## [TASK BRIEF]
Show every line of the records below that contains the word "rigid".

-- begin RECORDS SUPPLIED --

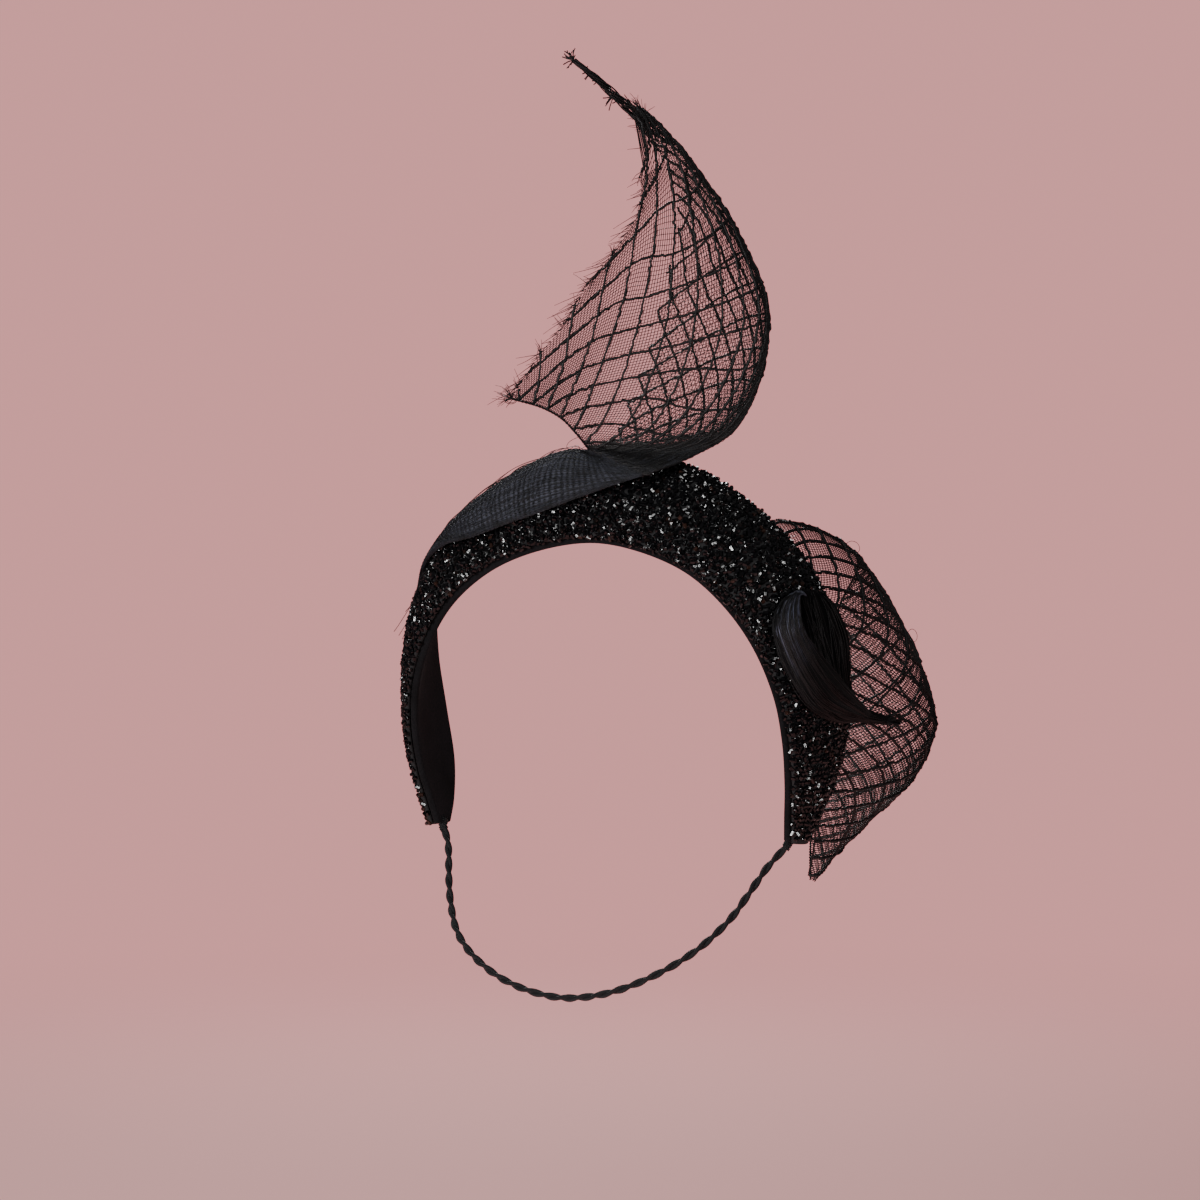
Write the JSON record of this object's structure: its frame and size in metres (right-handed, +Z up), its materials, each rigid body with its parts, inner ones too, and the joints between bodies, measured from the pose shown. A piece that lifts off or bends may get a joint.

-- end RECORDS SUPPLIED --
-- begin RECORDS SUPPLIED --

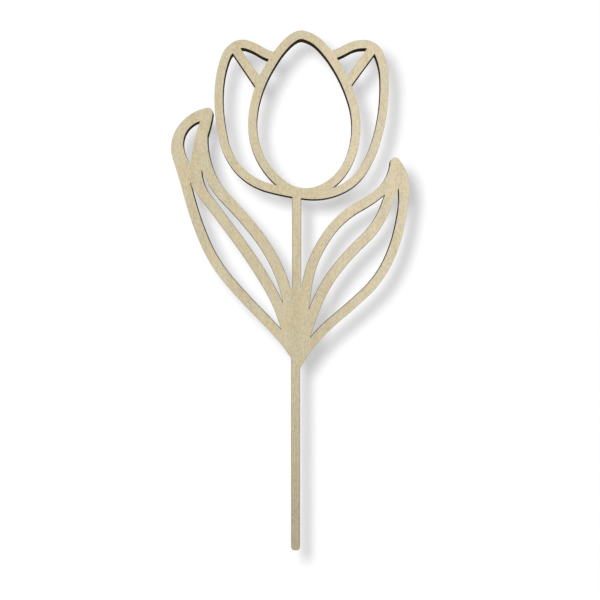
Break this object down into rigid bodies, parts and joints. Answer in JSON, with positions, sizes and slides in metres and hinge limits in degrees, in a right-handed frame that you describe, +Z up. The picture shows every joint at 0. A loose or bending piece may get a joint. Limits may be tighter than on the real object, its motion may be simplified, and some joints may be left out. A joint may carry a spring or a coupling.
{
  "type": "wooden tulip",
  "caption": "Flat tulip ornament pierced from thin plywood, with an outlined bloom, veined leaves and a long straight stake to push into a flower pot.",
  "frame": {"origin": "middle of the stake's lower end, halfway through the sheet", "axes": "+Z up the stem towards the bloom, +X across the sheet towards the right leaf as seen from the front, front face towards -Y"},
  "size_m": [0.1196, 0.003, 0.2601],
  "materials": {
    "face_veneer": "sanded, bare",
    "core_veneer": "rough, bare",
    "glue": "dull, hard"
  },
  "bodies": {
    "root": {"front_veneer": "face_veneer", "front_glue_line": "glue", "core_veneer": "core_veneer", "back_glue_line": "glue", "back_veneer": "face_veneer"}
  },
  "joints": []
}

-- end RECORDS SUPPLIED --
-- begin RECORDS SUPPLIED --

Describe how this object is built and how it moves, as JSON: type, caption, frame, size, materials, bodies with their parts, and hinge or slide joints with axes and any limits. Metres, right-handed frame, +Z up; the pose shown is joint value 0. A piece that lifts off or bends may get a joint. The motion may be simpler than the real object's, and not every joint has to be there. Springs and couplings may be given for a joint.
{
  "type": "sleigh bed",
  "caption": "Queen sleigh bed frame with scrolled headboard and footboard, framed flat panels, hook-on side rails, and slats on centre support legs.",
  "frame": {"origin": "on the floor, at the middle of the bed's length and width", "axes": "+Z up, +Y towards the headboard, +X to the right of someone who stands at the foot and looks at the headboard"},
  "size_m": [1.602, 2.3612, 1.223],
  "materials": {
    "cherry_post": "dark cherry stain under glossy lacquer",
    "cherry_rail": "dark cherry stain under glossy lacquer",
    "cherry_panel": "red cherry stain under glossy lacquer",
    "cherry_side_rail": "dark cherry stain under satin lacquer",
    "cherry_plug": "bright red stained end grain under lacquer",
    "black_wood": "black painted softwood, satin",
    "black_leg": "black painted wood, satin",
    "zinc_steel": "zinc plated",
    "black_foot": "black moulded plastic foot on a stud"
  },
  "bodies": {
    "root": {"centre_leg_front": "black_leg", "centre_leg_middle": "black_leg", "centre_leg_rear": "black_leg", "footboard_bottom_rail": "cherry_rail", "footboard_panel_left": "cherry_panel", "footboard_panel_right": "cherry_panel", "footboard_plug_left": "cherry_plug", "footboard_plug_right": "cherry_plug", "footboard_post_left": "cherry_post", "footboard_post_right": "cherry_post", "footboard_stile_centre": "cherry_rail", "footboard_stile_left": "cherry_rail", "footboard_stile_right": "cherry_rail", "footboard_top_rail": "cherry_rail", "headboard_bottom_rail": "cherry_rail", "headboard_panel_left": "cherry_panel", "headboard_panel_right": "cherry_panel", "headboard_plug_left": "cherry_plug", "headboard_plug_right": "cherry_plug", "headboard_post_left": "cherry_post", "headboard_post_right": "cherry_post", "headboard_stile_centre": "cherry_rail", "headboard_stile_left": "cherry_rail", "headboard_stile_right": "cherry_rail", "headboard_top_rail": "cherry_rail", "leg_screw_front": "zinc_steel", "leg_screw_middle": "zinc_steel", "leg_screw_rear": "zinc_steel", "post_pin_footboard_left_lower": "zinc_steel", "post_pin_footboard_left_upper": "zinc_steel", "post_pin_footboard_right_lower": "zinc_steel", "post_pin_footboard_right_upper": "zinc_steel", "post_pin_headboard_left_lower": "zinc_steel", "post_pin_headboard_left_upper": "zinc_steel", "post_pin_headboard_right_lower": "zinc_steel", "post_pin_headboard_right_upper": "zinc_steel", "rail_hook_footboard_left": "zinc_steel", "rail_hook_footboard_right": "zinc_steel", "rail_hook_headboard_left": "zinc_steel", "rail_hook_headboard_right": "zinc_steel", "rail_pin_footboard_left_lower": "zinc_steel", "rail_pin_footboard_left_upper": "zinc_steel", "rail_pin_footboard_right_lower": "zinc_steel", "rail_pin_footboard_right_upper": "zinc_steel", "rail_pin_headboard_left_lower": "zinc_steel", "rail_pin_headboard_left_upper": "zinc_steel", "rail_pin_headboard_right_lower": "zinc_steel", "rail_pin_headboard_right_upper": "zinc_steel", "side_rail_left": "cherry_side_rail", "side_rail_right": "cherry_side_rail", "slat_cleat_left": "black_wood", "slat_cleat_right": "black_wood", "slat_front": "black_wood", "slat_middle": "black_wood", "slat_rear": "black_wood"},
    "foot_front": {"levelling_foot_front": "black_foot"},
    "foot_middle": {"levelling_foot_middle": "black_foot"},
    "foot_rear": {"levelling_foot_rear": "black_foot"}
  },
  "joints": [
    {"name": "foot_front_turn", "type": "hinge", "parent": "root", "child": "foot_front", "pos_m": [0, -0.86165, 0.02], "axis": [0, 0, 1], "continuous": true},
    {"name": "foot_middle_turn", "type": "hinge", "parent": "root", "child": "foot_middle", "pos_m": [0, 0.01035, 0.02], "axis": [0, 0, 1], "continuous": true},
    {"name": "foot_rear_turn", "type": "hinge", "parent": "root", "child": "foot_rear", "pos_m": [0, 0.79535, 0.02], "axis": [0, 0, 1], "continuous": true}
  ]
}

-- end RECORDS SUPPLIED --

## [EXERCISE RESULT]
Write the JSON record of this object's structure: its frame and size in metres (right-handed, +Z up), its materials, each rigid body with its parts, inner ones too, and the joints between bodies, measured from the pose shown. A piece that lifts off or bends may get a joint.
Break this object down into rigid bodies, parts and joints. Answer in JSON, with positions, sizes and slides in metres and hinge limits in degrees, in a right-handed frame that you describe, +Z up. The picture shows every joint at 0. A loose or bending piece may get a joint. Limits may be tighter than on the real object, its motion may be simplified, and some joints may be left out. A joint may carry a spring or a coupling.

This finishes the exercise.